(Material provided):
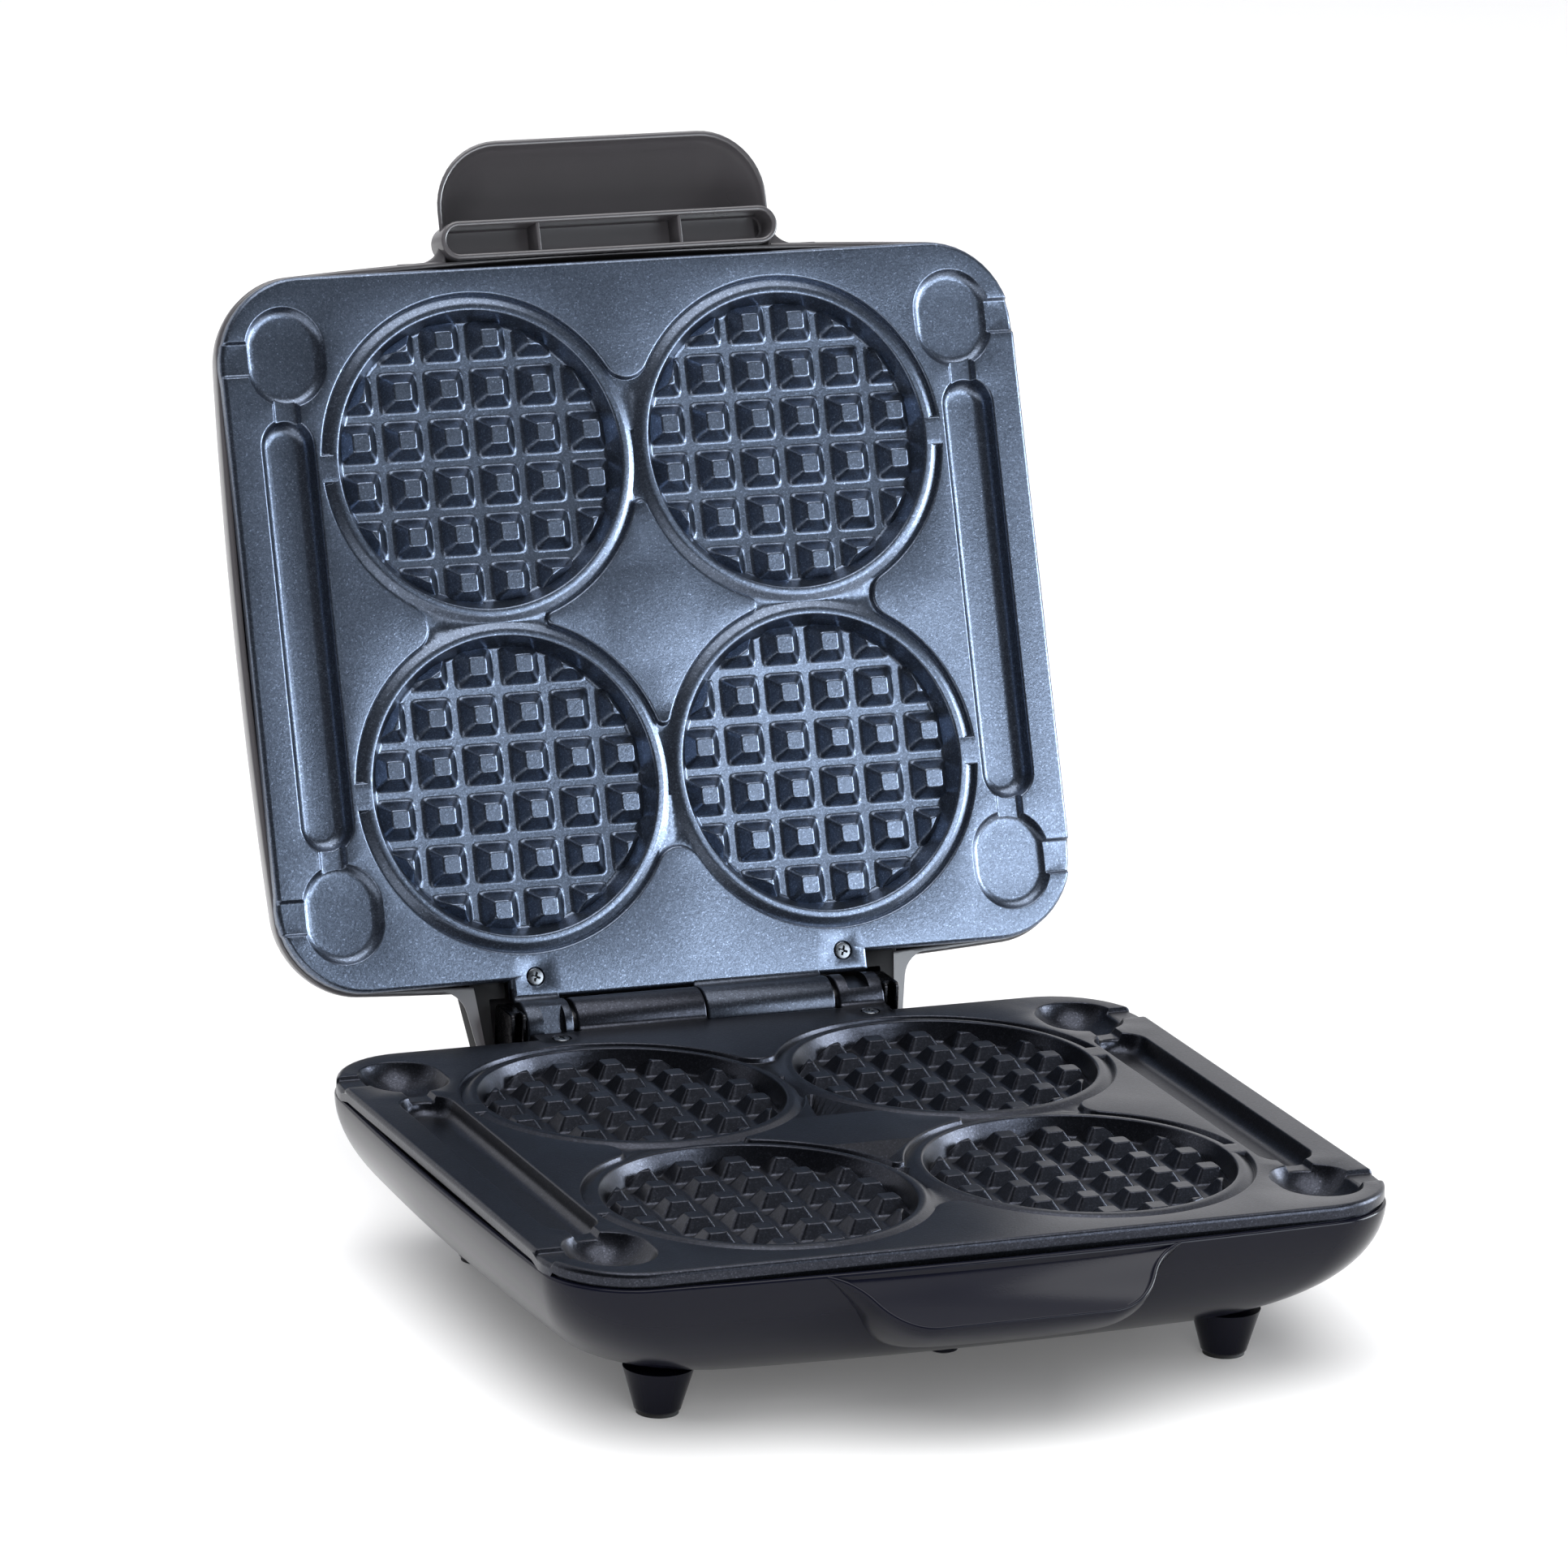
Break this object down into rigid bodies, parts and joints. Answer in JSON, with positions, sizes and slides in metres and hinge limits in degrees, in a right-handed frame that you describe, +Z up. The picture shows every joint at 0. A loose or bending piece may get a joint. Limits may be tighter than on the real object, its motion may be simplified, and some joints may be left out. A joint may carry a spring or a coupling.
{
  "type": "waffle maker",
  "caption": "Waffle maker with a hinged lid, round cavities with gridded plates, side stick wells and corner wells, a hollow front grip and feet.",
  "frame": {"origin": "under the middle of the open appliance, on the surface it stands on", "axes": "+X along the hinge, +Y from the handle side to the hinge side, +Z up"},
  "size_m": [0.301, 0.4202, 0.3486],
  "materials": {
    "base_gloss": "glossy near-black moulding",
    "black_plastic": "satin black moulding",
    "nonstick_lower": "dark glittered non-stick coating on die-cast aluminium",
    "nonstick_upper": "slate glittered non-stick coating on die-cast aluminium",
    "element_steel": "steel sheath of a tubular heater",
    "clip_steel": "stamped steel",
    "reflector_aluminium": "aluminised sheet",
    "screw_steel": "zinc-plated screws",
    "ceramic": "ceramic and heat-resistant moulding",
    "wire_sleeve": "silicone and glass-fibre sleeved wire",
    "pad_rubber": "soft black pad",
    "hinge_steel": "drawn steel tube",
    "lid_graphite": "satin graphite moulding with a metallic fleck",
    "thermostat_body": "brown phenolic",
    "lamp_glass": "clear lamp",
    "lens_red": "translucent red lens"
  },
  "bodies": {
    "base": {"base_shell": "base_gloss", "lower_handle": "base_gloss", "hinge_cradle": "black_plastic", "lower_cooking_plate": "nonstick_lower", "lower_heating_element": "element_steel", "lower_element_clips": "clip_steel", "lower_heat_reflector": "reflector_aluminium", "lower_plate_screws": "screw_steel", "lower_hinge_screws": "screw_steel", "thermal_fuse": "ceramic", "terminal_block": "ceramic", "base_wiring": "wire_sleeve", "cord_gland": "black_plastic", "foot_front_left": "base_gloss", "foot_front_right": "base_gloss", "foot_rear_left": "base_gloss", "foot_rear_right": "base_gloss", "foot_pads": "pad_rubber", "foot_screws": "screw_steel", "hinge_tube": "hinge_steel", "hinge_clips": "black_plastic", "hinge_harness": "wire_sleeve"},
    "lid": {"lid_shell": "lid_graphite", "handle_frame": "lid_graphite", "upper_cooking_plate": "nonstick_upper", "upper_heating_element": "element_steel", "upper_element_clips": "clip_steel", "upper_heat_reflector": "reflector_aluminium", "upper_reflector_screws": "screw_steel", "upper_hinge_screws": "screw_steel", "thermostat": "thermostat_body", "thermostat_bracket": "clip_steel", "lid_wiring": "wire_sleeve", "arm_cover_left": "black_plastic", "arm_cover_right": "black_plastic", "lamp_holder": "ceramic", "indicator_lamp": "lamp_glass", "indicator_lens": "lens_red"}
  },
  "joints": [
    {"name": "lid_hinge", "type": "hinge", "parent": "base", "child": "lid", "pos_m": [0, 0.07936, 0.0612], "axis": [1, 0, 0], "range_deg": [0, 111]}
  ]
}
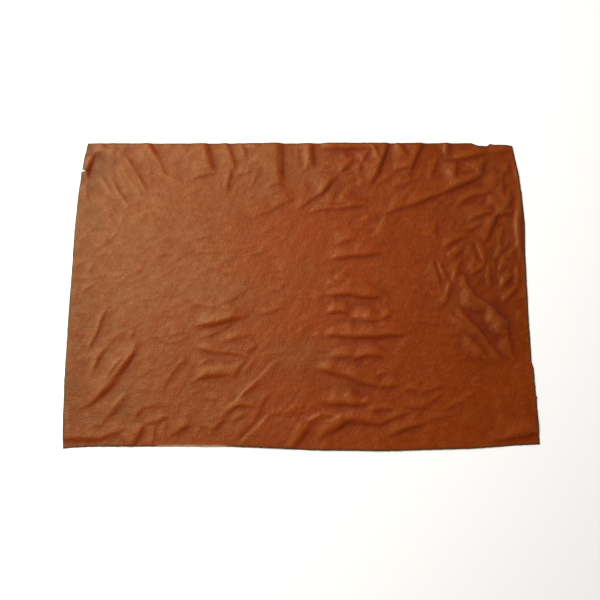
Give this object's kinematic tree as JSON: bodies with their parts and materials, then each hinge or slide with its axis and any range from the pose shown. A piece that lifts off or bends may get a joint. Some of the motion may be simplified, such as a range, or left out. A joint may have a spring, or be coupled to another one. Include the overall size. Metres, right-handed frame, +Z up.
{
  "type": "upholstery leather",
  "caption": "Thin tan hide cut to a near-rectangle, lying open on a table with low folds and fine creases, with a small snip near a corner.",
  "frame": {"origin": "on the table, under the middle of the piece", "axes": "+X along the longer side, +Y across towards the edge with the snipped corner, +Z up out of the table"},
  "size_m": [0.944, 0.6471, 0.0071],
  "materials": {
    "hide": "tan, semi-gloss, finely creased"
  },
  "bodies": {
    "root": {"leather_sheet": "hide"}
  },
  "joints": []
}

(What the exercise asks):
Pick out all lines from the data above in which the word "axis" appears.

(Exercise result):
    {"name": "lid_hinge", "type": "hinge", "parent": "base", "child": "lid", "pos_m": [0, 0.07936, 0.0612], "axis": [1, 0, 0], "range_deg": [0, 111]}
Give this object's kinematic tree as JSON: bodies with their parts and materials, then each hinge or slide with its axis and any range from the pose shown. A piece that lifts off or bends may get a joint. Some of the motion may be simplified, such as a range, or left out. A joint may have a spring, or be coupled to another one. Include the overall size. Metres, right-handed frame, +Z up.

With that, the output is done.